3. All plays. I hate reading plays. I don’t enjoy going to the theater either. Something about the reading experience being all dialogue and no narration, maybe. I want artful and complex prose, narrative and descriptive prose, not just speech. Something about the theater experience being so awkward and full of Loud Stage Talking. I feel uncomfortable on behalf of all the actors (they’re standing on stage, talking at an unnatural volume, with an unnatural cadence, standing that way). PLEASE DON’T BE MAD AT ME. Some of my very dear friends are theatre professors and I love them and I respect their work and I will always see their shows but I swear to you there is something in me, something in my brain and the way I process narrative vs performance that just locks me out. I cannot enjoy it, no matter how wonderful the writing is or the acting or the production. I am incapable. It’s a true defect. But I will not read a play (for pleasure).

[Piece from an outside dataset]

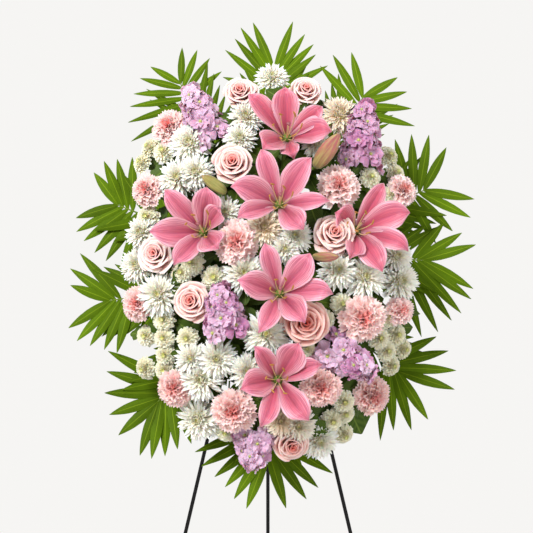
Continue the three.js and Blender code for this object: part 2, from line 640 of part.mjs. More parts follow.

4. The Fault in Our Stars, John Green. Okay, hold on and please don’t start throwing rotten fruit at me just yet! I know y’all really loved it. This book isn’t on this list because I felt particularly strongly about it; rather because I wanted to include an example of a popular contemporary novel that just didn’t strike a chord with me and this one came foremost to my mind. I didn’t particularly dislike this book in and of itself, actually. I think the reason it came up as I was thinking about this post is really just that the book is so popular. Tons and tons of my friends were talking about it when they read it, and talking about how much they loved it, so I got pretty excited to read it, too. That was really the only issue — it was (and I hate that I am even THINKING of this term) “the hype.” Ugh. I’m sorry I invoked that dreaded term. Honestly, I think if I hadn’t heard much of anything about the book, I would have thought it was pretty good, fine, not life-changing, but okay. As it was, my excitement to read it when it finally became available at the library (BIG!) was so disproportionate to the actual pleasure I got from reading it (modest) that it made me disgruntled. I did really like the character of the angry Dutch writer. I’d read a book about him, for sure.

4 Comments

    1. Glad you are with me on #1! Do you mean you can’t get on board with Shakespeare’s plays, or with my not reading them?

      (And if you don’t read #4, you won’t miss a lot. It’s an entertaining read, but you can find things you’d enjoy MUCH more.)

      Reply

  1. Your comments about plays and theater make me giggle, because, well, I do love Shakespeare’s plays (although I’m not mad that you don’t — I totally get it) and I like reading plays in general. And I like going to plays. But all the feelings you described about watching plays? That’s me at musicals. There’s just so much unnecessary SINGING, and then whoever’s not singing just has to, like, STAND there. I feel so embarrassed. And then! The people in the audience sometimes want to sing along! Or maybe you married someone who wants to sing all the songs from Phantom in the car and NOPE.

    Loved reading your thoughts on this, though — it’s so interesting to see what does and does not resonate with my friends who I know to be really intelligent and interesting. You just never know!